**PROBLEM DETAILS:** Write each line out again exactly as written.

**SUPPLIED INFORMATION:**

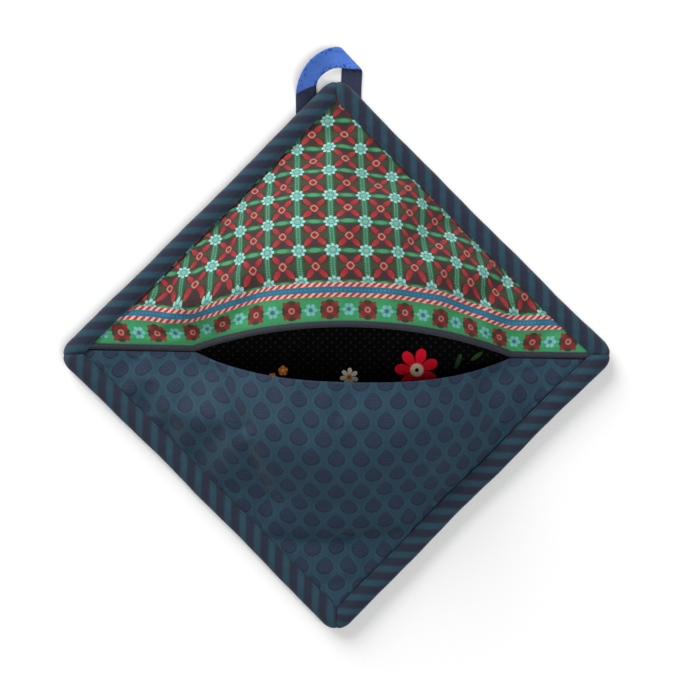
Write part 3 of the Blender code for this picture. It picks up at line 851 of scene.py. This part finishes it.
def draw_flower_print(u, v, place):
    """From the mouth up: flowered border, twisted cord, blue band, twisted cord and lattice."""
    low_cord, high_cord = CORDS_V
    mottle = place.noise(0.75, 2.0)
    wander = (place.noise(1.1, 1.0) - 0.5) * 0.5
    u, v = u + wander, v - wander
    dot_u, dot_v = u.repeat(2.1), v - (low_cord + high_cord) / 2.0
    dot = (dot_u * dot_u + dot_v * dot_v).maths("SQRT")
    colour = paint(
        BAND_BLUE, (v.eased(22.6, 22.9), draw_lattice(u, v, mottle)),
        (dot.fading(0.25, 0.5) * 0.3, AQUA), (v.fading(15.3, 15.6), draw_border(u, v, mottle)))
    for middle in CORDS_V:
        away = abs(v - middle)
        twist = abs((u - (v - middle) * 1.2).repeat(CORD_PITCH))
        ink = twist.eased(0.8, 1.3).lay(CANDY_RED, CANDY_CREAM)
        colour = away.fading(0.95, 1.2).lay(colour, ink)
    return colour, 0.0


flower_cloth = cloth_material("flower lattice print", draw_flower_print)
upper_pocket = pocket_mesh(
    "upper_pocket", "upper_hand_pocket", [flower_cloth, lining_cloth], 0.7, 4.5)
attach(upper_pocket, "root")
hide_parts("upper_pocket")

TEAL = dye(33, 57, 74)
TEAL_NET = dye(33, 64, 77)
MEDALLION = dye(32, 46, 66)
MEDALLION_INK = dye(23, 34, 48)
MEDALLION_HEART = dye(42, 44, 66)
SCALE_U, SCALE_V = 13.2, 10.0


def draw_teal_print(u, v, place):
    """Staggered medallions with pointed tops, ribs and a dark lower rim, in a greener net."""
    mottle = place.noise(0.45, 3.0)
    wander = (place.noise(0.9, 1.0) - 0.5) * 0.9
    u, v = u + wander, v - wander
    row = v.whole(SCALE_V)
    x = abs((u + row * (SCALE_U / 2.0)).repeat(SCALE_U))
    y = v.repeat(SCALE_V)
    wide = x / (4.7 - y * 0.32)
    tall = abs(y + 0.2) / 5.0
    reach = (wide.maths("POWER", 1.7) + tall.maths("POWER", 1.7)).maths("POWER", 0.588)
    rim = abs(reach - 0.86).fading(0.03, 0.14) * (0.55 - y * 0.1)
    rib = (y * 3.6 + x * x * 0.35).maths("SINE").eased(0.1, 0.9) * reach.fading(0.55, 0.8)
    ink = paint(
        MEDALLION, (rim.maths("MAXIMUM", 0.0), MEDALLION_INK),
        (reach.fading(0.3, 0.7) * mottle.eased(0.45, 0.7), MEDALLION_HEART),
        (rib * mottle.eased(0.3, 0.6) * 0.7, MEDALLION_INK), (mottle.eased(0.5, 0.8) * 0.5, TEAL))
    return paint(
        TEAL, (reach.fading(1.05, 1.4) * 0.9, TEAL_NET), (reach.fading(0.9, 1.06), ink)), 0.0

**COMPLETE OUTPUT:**
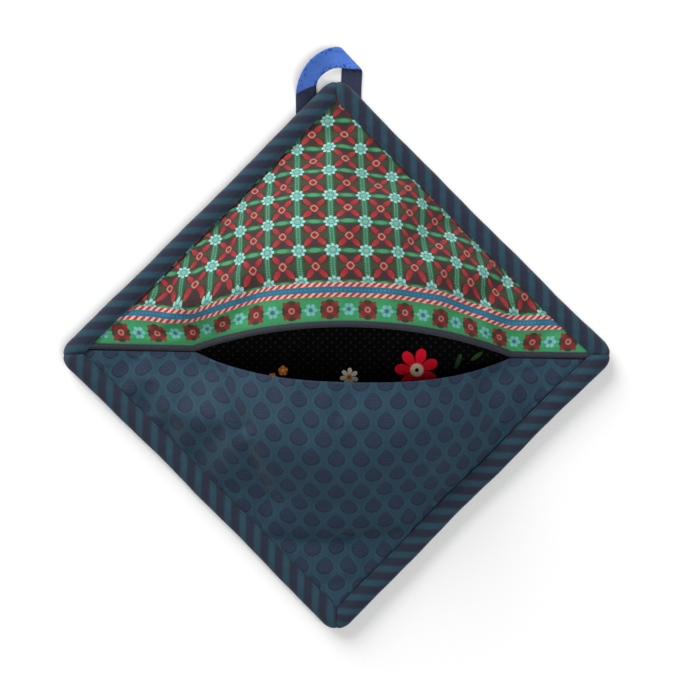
Write part 3 of the Blender code for this picture. It picks up at line 851 of scene.py. This part finishes it.
def draw_flower_print(u, v, place):
    """From the mouth up: flowered border, twisted cord, blue band, twisted cord and lattice."""
    low_cord, high_cord = CORDS_V
    mottle = place.noise(0.75, 2.0)
    wander = (place.noise(1.1, 1.0) - 0.5) * 0.5
    u, v = u + wander, v - wander
    dot_u, dot_v = u.repeat(2.1), v - (low_cord + high_cord) / 2.0
    dot = (dot_u * dot_u + dot_v * dot_v).maths("SQRT")
    colour = paint(
        BAND_BLUE, (v.eased(22.6, 22.9), draw_lattice(u, v, mottle)),
        (dot.fading(0.25, 0.5) * 0.3, AQUA), (v.fading(15.3, 15.6), draw_border(u, v, mottle)))
    for middle in CORDS_V:
        away = abs(v - middle)
        twist = abs((u - (v - middle) * 1.2).repeat(CORD_PITCH))
        ink = twist.eased(0.8, 1.3).lay(CANDY_RED, CANDY_CREAM)
        colour = away.fading(0.95, 1.2).lay(colour, ink)
    return colour, 0.0


flower_cloth = cloth_material("flower lattice print", draw_flower_print)
upper_pocket = pocket_mesh(
    "upper_pocket", "upper_hand_pocket", [flower_cloth, lining_cloth], 0.7, 4.5)
attach(upper_pocket, "root")
hide_parts("upper_pocket")

TEAL = dye(33, 57, 74)
TEAL_NET = dye(33, 64, 77)
MEDALLION = dye(32, 46, 66)
MEDALLION_INK = dye(23, 34, 48)
MEDALLION_HEART = dye(42, 44, 66)
SCALE_U, SCALE_V = 13.2, 10.0


def draw_teal_print(u, v, place):
    """Staggered medallions with pointed tops, ribs and a dark lower rim, in a greener net."""
    mottle = place.noise(0.45, 3.0)
    wander = (place.noise(0.9, 1.0) - 0.5) * 0.9
    u, v = u + wander, v - wander
    row = v.whole(SCALE_V)
    x = abs((u + row * (SCALE_U / 2.0)).repeat(SCALE_U))
    y = v.repeat(SCALE_V)
    wide = x / (4.7 - y * 0.32)
    tall = abs(y + 0.2) / 5.0
    reach = (wide.maths("POWER", 1.7) + tall.maths("POWER", 1.7)).maths("POWER", 0.588)
    rim = abs(reach - 0.86).fading(0.03, 0.14) * (0.55 - y * 0.1)
    rib = (y * 3.6 + x * x * 0.35).maths("SINE").eased(0.1, 0.9) * reach.fading(0.55, 0.8)
    ink = paint(
        MEDALLION, (rim.maths("MAXIMUM", 0.0), MEDALLION_INK),
        (reach.fading(0.3, 0.7) * mottle.eased(0.45, 0.7), MEDALLION_HEART),
        (rib * mottle.eased(0.3, 0.6) * 0.7, MEDALLION_INK), (mottle.eased(0.5, 0.8) * 0.5, TEAL))
    return paint(
        TEAL, (reach.fading(1.05, 1.4) * 0.9, TEAL_NET), (reach.fading(0.9, 1.06), ink)), 0.0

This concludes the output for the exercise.